*Collected data*

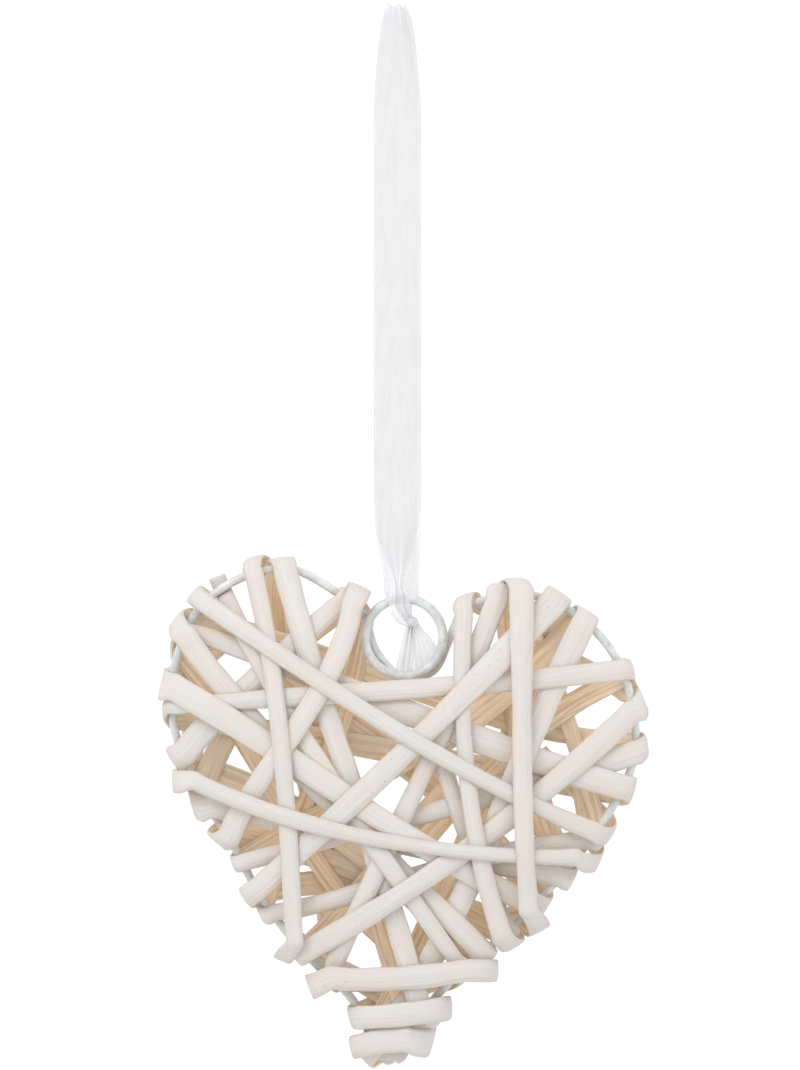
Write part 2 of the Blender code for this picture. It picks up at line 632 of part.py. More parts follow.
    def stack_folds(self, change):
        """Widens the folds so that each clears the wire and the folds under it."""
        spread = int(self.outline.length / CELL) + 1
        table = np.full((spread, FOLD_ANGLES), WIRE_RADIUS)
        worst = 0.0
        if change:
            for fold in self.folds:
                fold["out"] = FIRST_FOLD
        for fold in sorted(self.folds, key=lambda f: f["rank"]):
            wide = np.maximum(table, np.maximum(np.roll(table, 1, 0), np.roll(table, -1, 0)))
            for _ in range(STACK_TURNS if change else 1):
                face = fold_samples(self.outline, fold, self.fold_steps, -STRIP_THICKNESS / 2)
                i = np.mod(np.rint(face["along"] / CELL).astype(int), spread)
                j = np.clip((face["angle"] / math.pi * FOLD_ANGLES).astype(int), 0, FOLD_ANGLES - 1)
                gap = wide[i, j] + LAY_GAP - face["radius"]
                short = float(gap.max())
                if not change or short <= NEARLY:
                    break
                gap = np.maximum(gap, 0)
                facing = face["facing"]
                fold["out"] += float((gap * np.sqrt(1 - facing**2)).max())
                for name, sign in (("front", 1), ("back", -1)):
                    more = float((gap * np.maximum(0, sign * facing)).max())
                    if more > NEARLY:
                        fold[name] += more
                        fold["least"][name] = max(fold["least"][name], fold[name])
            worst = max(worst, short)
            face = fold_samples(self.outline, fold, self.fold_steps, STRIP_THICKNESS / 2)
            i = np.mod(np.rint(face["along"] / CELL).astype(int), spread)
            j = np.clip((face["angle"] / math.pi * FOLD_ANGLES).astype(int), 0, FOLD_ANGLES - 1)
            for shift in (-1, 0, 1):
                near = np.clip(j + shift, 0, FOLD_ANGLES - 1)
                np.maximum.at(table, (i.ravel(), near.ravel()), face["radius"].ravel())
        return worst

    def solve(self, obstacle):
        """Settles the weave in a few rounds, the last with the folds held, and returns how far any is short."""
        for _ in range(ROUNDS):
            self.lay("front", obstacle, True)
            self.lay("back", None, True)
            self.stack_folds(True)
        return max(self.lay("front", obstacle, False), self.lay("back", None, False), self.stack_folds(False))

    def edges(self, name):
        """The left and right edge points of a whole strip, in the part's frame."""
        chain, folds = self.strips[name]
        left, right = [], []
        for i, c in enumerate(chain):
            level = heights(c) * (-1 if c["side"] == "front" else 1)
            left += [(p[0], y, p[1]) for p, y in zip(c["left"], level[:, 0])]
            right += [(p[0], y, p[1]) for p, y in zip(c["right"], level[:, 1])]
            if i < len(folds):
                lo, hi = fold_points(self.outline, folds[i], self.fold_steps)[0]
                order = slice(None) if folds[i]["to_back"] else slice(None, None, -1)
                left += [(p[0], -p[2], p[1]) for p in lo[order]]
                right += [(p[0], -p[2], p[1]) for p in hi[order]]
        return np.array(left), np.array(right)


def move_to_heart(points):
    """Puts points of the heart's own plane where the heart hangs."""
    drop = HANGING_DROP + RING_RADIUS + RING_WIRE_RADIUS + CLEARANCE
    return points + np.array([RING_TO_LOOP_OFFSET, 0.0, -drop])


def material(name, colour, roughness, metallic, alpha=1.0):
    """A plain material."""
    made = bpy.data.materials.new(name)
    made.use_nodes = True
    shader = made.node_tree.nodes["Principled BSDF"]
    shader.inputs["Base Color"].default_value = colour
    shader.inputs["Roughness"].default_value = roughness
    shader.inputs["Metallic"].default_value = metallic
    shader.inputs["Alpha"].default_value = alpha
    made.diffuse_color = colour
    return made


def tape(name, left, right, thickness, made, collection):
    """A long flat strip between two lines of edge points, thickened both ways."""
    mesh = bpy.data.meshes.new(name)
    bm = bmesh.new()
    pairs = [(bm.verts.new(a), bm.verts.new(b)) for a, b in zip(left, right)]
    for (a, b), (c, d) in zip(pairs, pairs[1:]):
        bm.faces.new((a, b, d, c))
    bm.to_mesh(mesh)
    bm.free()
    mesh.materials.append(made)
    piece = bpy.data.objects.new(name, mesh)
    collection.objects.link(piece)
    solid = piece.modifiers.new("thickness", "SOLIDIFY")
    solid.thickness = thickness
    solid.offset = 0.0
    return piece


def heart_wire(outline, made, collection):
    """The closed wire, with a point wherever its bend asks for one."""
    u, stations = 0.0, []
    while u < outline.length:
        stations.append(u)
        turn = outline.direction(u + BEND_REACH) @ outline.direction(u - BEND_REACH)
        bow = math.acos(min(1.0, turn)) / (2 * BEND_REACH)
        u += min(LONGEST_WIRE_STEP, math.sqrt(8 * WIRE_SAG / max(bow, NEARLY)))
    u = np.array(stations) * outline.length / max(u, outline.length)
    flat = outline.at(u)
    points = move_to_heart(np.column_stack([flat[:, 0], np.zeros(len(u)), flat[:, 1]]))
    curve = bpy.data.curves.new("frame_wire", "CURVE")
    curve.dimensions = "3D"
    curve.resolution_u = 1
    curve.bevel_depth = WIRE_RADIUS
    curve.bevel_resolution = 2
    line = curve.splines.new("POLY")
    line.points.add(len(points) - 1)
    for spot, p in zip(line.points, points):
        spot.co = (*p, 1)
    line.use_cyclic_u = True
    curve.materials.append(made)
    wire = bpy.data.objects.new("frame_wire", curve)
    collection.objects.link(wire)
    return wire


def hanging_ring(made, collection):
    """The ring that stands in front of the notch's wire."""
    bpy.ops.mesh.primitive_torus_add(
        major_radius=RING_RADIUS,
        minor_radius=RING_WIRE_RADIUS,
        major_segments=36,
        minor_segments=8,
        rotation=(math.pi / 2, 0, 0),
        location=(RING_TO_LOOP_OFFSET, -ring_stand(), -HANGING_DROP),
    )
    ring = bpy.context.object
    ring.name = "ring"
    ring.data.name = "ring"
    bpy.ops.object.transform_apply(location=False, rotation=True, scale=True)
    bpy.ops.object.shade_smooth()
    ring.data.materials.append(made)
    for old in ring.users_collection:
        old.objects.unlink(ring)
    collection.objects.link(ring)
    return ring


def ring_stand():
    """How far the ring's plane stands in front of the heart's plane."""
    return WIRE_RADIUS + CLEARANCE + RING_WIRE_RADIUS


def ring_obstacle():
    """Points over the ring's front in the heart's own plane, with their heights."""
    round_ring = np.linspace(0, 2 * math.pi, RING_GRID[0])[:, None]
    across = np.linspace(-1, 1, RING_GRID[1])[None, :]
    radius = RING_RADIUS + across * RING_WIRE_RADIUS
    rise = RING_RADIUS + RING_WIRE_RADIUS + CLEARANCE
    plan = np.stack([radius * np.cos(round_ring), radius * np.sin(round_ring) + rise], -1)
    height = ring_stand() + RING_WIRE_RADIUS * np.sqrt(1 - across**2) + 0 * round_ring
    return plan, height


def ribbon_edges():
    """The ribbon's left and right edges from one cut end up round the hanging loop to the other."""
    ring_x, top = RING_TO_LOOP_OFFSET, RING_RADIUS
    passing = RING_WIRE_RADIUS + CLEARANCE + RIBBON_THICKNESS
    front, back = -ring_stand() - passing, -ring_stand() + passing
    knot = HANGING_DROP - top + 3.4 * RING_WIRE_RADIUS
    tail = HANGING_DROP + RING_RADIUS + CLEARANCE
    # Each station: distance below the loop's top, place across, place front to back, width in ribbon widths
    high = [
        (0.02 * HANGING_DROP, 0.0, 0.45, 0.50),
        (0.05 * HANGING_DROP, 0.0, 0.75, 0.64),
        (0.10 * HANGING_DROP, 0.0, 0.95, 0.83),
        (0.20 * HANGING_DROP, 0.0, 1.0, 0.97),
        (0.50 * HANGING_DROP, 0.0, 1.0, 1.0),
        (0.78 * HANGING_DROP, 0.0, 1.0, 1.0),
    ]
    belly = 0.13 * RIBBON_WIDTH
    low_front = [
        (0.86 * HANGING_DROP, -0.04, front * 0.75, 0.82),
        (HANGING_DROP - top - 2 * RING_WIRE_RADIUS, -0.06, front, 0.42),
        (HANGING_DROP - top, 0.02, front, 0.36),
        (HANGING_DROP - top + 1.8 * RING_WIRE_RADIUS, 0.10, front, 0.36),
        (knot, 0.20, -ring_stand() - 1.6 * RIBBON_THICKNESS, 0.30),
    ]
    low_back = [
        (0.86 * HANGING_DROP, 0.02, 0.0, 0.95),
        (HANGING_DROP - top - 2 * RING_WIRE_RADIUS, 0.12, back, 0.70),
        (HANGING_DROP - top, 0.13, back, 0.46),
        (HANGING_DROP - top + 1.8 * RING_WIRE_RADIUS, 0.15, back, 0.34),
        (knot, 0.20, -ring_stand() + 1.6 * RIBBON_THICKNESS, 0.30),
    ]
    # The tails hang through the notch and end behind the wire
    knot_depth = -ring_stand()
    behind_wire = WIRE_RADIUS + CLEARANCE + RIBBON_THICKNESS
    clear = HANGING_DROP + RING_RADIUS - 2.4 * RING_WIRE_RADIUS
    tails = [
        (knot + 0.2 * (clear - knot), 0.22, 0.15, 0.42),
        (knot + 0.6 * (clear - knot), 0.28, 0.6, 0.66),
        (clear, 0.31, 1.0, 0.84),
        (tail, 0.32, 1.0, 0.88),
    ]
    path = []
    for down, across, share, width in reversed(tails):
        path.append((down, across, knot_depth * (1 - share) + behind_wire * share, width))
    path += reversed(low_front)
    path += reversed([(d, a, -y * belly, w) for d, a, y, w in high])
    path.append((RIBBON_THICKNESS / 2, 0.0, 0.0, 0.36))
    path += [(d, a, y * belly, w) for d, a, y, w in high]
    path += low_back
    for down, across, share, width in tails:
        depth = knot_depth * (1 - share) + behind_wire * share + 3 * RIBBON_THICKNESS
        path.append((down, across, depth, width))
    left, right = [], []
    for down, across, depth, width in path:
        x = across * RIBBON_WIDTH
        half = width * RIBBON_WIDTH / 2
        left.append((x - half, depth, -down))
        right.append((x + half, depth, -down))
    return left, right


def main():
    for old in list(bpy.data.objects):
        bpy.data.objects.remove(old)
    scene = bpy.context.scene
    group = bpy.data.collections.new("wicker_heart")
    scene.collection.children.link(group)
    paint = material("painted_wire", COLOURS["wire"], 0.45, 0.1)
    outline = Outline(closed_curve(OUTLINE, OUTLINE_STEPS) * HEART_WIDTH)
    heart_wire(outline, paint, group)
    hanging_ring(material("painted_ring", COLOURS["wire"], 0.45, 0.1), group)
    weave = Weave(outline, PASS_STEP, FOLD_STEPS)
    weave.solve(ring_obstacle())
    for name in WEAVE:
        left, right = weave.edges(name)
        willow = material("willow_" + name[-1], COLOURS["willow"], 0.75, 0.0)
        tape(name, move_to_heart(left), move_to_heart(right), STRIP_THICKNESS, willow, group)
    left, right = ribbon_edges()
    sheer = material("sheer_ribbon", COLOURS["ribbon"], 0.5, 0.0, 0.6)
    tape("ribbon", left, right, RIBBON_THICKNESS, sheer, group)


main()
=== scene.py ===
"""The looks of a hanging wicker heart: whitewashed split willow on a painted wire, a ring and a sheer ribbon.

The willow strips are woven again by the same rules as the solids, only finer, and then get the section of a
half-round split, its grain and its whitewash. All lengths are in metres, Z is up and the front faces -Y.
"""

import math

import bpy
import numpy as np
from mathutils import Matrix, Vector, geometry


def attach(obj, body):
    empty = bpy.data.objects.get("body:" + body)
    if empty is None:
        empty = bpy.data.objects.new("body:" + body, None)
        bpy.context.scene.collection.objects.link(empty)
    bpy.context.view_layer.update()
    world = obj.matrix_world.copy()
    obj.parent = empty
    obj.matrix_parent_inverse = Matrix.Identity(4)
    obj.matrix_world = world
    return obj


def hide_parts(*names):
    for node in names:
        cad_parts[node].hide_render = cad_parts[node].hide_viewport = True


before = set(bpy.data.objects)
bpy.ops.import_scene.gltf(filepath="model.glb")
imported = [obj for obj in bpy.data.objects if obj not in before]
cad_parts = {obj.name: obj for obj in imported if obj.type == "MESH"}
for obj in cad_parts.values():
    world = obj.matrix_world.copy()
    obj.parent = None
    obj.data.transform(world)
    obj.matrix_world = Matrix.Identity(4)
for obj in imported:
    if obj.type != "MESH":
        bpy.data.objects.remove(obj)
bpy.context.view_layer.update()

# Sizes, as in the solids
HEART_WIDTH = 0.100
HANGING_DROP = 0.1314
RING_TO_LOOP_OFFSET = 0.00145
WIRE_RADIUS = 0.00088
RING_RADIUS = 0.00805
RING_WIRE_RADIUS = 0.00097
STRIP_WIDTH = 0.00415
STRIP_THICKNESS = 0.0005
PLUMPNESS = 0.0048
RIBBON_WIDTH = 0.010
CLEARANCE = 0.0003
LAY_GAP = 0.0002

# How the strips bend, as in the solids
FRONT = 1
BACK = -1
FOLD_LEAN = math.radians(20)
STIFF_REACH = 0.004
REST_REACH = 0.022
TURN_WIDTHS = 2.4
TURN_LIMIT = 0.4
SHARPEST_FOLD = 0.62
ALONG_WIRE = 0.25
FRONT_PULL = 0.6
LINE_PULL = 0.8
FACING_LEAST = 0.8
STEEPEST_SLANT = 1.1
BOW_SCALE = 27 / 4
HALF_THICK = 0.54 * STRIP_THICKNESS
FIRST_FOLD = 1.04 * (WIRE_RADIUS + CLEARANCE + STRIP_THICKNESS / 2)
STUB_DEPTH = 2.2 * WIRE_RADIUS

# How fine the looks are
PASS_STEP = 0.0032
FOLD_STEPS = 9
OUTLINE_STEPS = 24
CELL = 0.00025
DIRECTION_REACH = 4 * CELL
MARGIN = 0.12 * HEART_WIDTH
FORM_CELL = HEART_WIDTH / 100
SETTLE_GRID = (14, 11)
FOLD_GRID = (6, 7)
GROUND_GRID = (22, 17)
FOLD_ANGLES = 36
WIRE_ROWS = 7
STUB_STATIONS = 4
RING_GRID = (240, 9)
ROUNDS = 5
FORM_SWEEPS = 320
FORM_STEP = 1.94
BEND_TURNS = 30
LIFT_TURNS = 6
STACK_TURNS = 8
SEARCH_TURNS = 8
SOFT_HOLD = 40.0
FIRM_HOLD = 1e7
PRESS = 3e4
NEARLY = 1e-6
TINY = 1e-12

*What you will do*
The lines above from the one containing "0.5, 0.0, 0.6)" through the one containing "from mathutils import" are to be set down exactly, and no others.

*Exercise output*
    sheer = material("sheer_ribbon", COLOURS["ribbon"], 0.5, 0.0, 0.6)
    tape("ribbon", left, right, RIBBON_THICKNESS, sheer, group)


main()
=== scene.py ===
"""The looks of a hanging wicker heart: whitewashed split willow on a painted wire, a ring and a sheer ribbon.

The willow strips are woven again by the same rules as the solids, only finer, and then get the section of a
half-round split, its grain and its whitewash. All lengths are in metres, Z is up and the front faces -Y.
"""

import math

import bpy
import numpy as np
from mathutils import Matrix, Vector, geometry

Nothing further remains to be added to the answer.